Types of the Japanese Tea Ceremony
Throughout the year there are various kinds of ceremonies which have specific
names according to the time of day, the occasion of the tea ceremony or the
season in which they are held. The first tea ceremony held in January is
called Hatsugama 初釜, which translates to “first kettle.” This is the only
time when a teacher will prepare tea and a meal for his or her students.
Usually the teacher will only give guidance to the students, so this is a
very unique event for both the students and the host.
Akatsuki-no-chaji / 暁の茶事 / dawn tea ceremony in winter
This is the dawn tea event held in the early morning of a cold winter day to enjoy the breaking of dawn in the tearoom. It is truly an amazing experience to be in the tearoom and drinking tea while the sunlight slowly starts coming through the small windows and the tea utensils start to appear different then just before in the candle-light.
Yuuzari-no-chaji (Yûzari-no-chaji) / 夕ざりの茶事 / early-evening tea ceremony held in the warmer months
Opposite from the Akatsuki-no-chaji, here one can experience going from daylight to candle light. It feels as if the normal world fades away and one is entering into the mystical world of tea. Somehow this experience brings you closer to fellow tea worshippers who are in the same room.
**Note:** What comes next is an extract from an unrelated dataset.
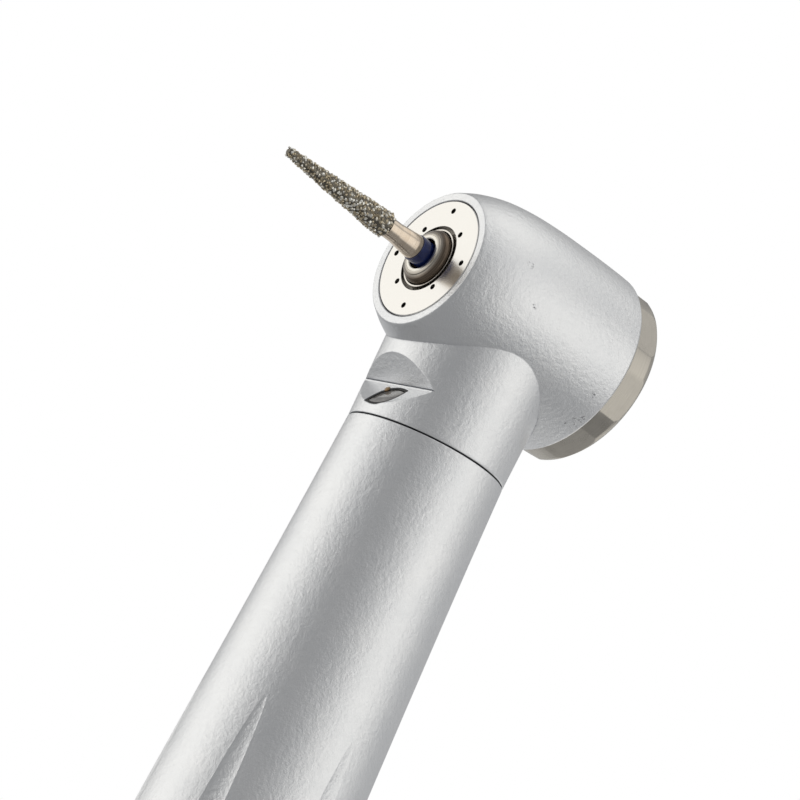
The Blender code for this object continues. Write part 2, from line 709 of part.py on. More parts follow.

Asa-cha / 朝茶 / early-morning summer tea ceremony
Asacha tea gathering is held in the cool morning of the hot summer. Tea ceremonies or just Keiko (practice for students of tea) in summer are really hard since the burning coal in the brazier and the hot tea don’t really help escaping the soaring heat of Japanese summer.
Shoburo / 初風炉 / first use of the portable brazier in the year (may)
This Shoburo tea event celebrates the first use of the Furo (portable brazier) in the New Year of tea. On our modern calendar that would be around May. Japanese love to do everything officially with lots of ceremonial speeches and gestures, so this has also influenced the tea ceremony.
Shougo-no-chaji (Shôgo-no-chaji)/ 正午の茶事 / midday tea ceremony
Kuchikiri-no-chaji / 口切の茶事 / tea ceremony celebrating the breaking of the seal on a jar of new tea (November)
Tea leaves which are harvested in spring are store in a jar which is then stored in a cool place. These days that might be in or around the teahouse or cooling cellar. Long ago this jar with new leaves was stored in the ground or in the mountains to keep it cool. Around the November 7 or 8, the new season of tea begins and the Ro is used for the first time indicating the start of the winter season. At this time, to celebrate the beginning of a new season of tea, the seal of the jar with new tea plucked in spring is broken and the new, fresh tea is used for the first time. Breaking this seal of the jar is called Kuchikiri. It is accompanied by a full tea ceremony or Chaji with a meal, Kiocha, and Usucha.
For this New Year of tea, the bamboo in the fences and gutters is renewed, the Tatami mats are changed and the Shoji (sliding screen doors) are newly papered. The tea event (Chaji) in this season of both Kuchikiri and Kairo (opening of the hearth) begin at noon and continue for about 4 hours with Kaiseki cuisine, thick tea and thin tea. This “Ro shogo no chaji” is the most formal tea event and is also the basic model for the Japanese tea ceremony.
Nagori-no-chaji / 名残の茶事 / tea ceremony honoring the last remains of the year's supply of tea and to see out the warm months before winter sets in (October)
In the October month at the end of the autumn season, when there is only a little tea left in the jar opened during the Kuchikiri ceremony, we feel sadness from parting (Nagori) with this tea. It is also the time of nature’s seasonal decline, letting go of the old in anticipation of the new.
Yobanashi / 夜咄 / winter-evening tea ceremony
This evening ceremony follows the Kuchikiri tea ceremony and is to celebrate the long winter night. Yobanashi starts therefore in the evening to enjoy a tea ceremony at night in a dark tea room with candle light. Usually there are some candles or lanterns in the garden as well to allow the guests to wash their hands at the Tsukubai and to view the objects in the Machiai corner.
Hatsugama / 初釜 / boiling of the first kettle tea ceremony
This meeting is seen as something very special. Hatsugama is the only time when the tea teacher him or herself prepares tea for all her students. In most cases this tea ceremony is a complete Chaji meeting with Kaiseki meal, Nakadachi breaks, and the whole ritual done the way it was learned during classes. It is impossible to teach the whole Chaji at once, therefor it is always broken up into practicing how to prepare Usucha, Koicha, and arranging the charcoal in Sumidemae. Only this time will the whole ritual be performed by the tea teacher with some help of his or her students. It is an opportunity to meet all the other students whom might be studying on different days and for the teacher to point out some of the details about the flow of a full Chaji meeting. Tipical for this meeting is the festive mood, exquisit cuisine, and the curved braided willow branches hung in the alcove.